Korea’s hourly labor productivity was only 67 percent of the OECD average and only 49 percent of that of the United States in 2011.

Critics say that the government is just pushing ahead thoughtlessly.

“If there is no flexible employment system and a revision of wages focusing on productivity, we can see a situation in which the law and the real world move in different directions,” said Lee Ji-man, a business administration professor at Yonsei University.

“Reducing working hours doesn’t increase the employment rate, and this has been proven by countries like France and Germany.”

In 2000, France reduced legal weekly working hours from 39 to 35 after the initiative was pushed by its Minister of Labor Martine Aubry, which is why the legislation is known as the Aubry law.

The law is considered a failed policy because it didn’t result in an increase in employment. France was then forced to boost the legal maximum of overtime work a few years later.

Critics in Korea say that the government’s plan could end up like France’s. The government set aside 2 trillion won in its budget for reducing working hours. This money will be used to support wages and investment in facilities.

In fact, Korea already followed in France’s footsteps when it reduced basic weekly working hours from 48 to 44 in 1990, and to 40 in 2004 with wages standing still. The employment rate didn’t change much.

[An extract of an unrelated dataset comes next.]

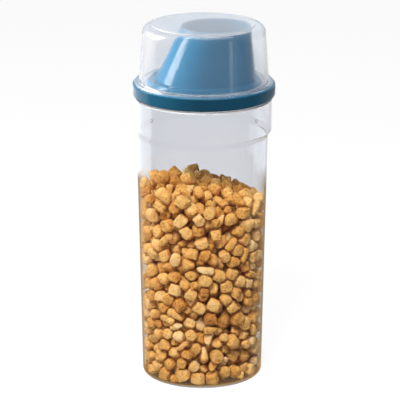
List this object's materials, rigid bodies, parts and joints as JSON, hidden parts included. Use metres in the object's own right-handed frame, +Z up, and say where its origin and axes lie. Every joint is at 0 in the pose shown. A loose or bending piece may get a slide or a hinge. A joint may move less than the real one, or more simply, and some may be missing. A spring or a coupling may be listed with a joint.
{
  "type": "dog treat container",
  "caption": "Clear tapered jar of kibble with a push-on blue pouring lid and a clear measuring cup over the spout.",
  "frame": {"origin": "on the neck's axis, on the surface that the jar stands on", "axes": "+Z up along the neck's axis; -Y is the front that the picture shows; +X is the side that the spout leans to"},
  "size_m": [0.115, 0.115, 0.2935],
  "materials": {
    "clear_jar": "gloss",
    "blue_lid": "gloss",
    "seal": "matte",
    "clear_cup": "gloss",
    "kibble": "matte"
  },
  "bodies": {
    "jar": {"jar": "clear_jar", "barrel_kibble": "kibble", "pillow_kibble": "kibble", "oval_kibble": "kibble", "disc_kibble": "kibble", "rod_kibble": "kibble", "crumb_kibble": "kibble"},
    "lid_seal": {"lid_seal": "seal"},
    "lid": {"pour_lid": "blue_lid"},
    "cup_seal": {"cup_seal": "seal"},
    "cup": {"measuring_cup": "clear_cup"}
  },
  "joints": [
    {"name": "lid_lift", "type": "slide", "parent": "jar", "child": "lid_seal", "axis": [0, 0, 1], "range_m": [0, 0.06]},
    {"name": "lid_turn", "type": "hinge", "parent": "lid_seal", "child": "lid", "pos_m": [0, 0, 0.2386], "axis": [0, 0, 1], "continuous": true},
    {"name": "cup_turn", "type": "hinge", "parent": "lid", "child": "cup_seal", "pos_m": [0, 0, 0.2457], "axis": [0, 0, 1], "continuous": true},
    {"name": "cup_lift", "type": "slide", "parent": "cup_seal", "child": "cup", "axis": [0, 0, 1], "range_m": [0, 0.06]}
  ]
}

Critics also say that Korea should look at the example of Germany, which also pursued reducing working hours but reduced wages at the same time.

For Germans, the purpose of cutting working hours was to maintain employment when the economy was sluggish rather than create new jobs.

Korean employees are likely to see a drop in compensation because there will be no allowances for holiday work under the revision. As of 2010, the holiday work allowance accounted for 13.26 percent of workers’ total compensation.

Industry insiders said conflict between labor and management seems inevitable as unions will not want to see compensation go down.